The sellers also argued that the complaint failed to state a claim for fraud against the individual defendants based on the company’s representations in the purchase agreement. Relying on a transcript ruling in M/C Venture Partners V, L.P. v. Savvis, Inc., C.A. No. 7359-VCL (Del. Ch. Jan. 17, 2013), the defendants argued that the individual defendants could not be held liable for fraud based on the falsity of the purchase agreement because those representations were made by the Company, not the Individual. The Court disagreed noting:
[h]ere, the Individual Defendants being accused of fraud were both sellers and managers of the Company. They also are the individuals whose knowledge allegedly makes the representations in Section 3.25 [of the Purchase Agreement] false. Importantly, and unlike the facts in M/C Venture Partners, the Complaint further alleges particular facts tying each Individual Defendant to the alleged fraud. Based on the well-pled allegations in the Complaint, it is reasonably conceivable that Plaintiff could prove that the Company‘s representations in Section 3.25 were false when made and that the Individual Defendants not only knew the Company was making false representations and warranties, but actively concealed from the Buyer information that made those representations false. Furthermore, the Individual Defendants allegedly were the senior management of Iron Data. They attended meetings with the Buyer about the Transaction, including a meeting on the day of closing. The Complaint also avers that it was important to Defendants to conceal from the Buyer Lockheed‘s intention to use time and materials rates. The allegations regarding the Individual Defendants’ active concealment of Lockheed’s intention, coupled with their participation in meetings leading up to the closing, are sufficient to make it reasonably conceivable that the Individual Defendants caused the Company to make a false representation in the Purchase Agreement.
Finally, the sellers argued that the purchase agreement precluded the buyer from bringing claims for fraud based on off-contract representations because the buyer said that “it was not relying on extra-contractual statements in deciding to enter into the Agreement.” However, the Court found that the buyer had not disclaimed reliance upon extra-contractual statement noting:
Delaware courts will honor clauses in which sophisticated parties disclaim reliance on extra-contractual representations. This Court, however, will not “give effect to so-called merger or integration clauses that do not clearly state that the parties disclaim reliance upon extra-contractual statements.” In order to bar a claim for fraud based on extra-contractual fraudulent representations, “[t]he integration clause must contain language that can be said to add up to a clear anti-reliance clause by which the plaintiff has contractually promised that it did not rely upon statements outside the contract‘s four corners in deciding to sign the contract.”

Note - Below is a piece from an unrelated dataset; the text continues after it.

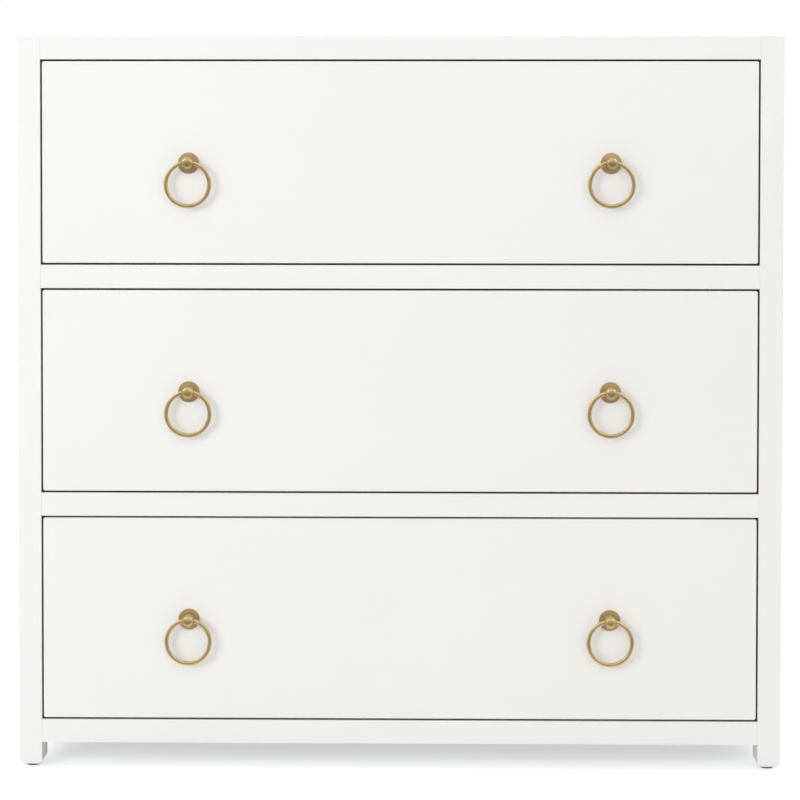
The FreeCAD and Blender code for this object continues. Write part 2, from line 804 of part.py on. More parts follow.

I do not find that Sections 3.27 and 10.9 of the Purchase Agreement reflect a clear promise by the Buyer that it was not relying on statements made to it outside of the Agreement to make its decision to enter into the Agreement. The Sections just quoted do not state that the parties disclaim reliance upon extra-contractual statements. They indicate that the Company represented that neither it nor any Seller was ‘making any other express or implied representation or warranty with respect to the Company’ and that the Purchase Agreement constitutes the entire agreement of the parties. The Buyer‘s fraud claim is not precluded by this promise. That is, there is no ‘double liar’ problem where allowing the Buyer to prevail on its fraud claim would sanction its own fraudulent conduct in having falsely asserted that it was relying only on contractual representations. In addition, the parties to this Purchase Agreement agreed to ‘reserve all rights with respect to’ any claims based on fraud or the bad faith of any party. Thus, other language in the Purchase Agreement provides further evidence that the parties intended that fraud claims could be based on extra-contractual representations. For both of these reasons, it is reasonably conceivable that Plaintiff can prevail on its claim for fraud predicated in part on extra-contractual representations.
As a result, the Court denied that motion to dismiss the fraud count of the complaint. The Court also concluded that with respect to breach of contract and bad faith breach of contract claims in Count II, the buyer had stated a claim for breach of contract but not a claim for bad faith breach of contract. The court also noted that the “buyer’s failure to name all sellers as defendants warrants dismissal of its breach of contract claim without prejudice to its ability to amend the complaint in that regard.”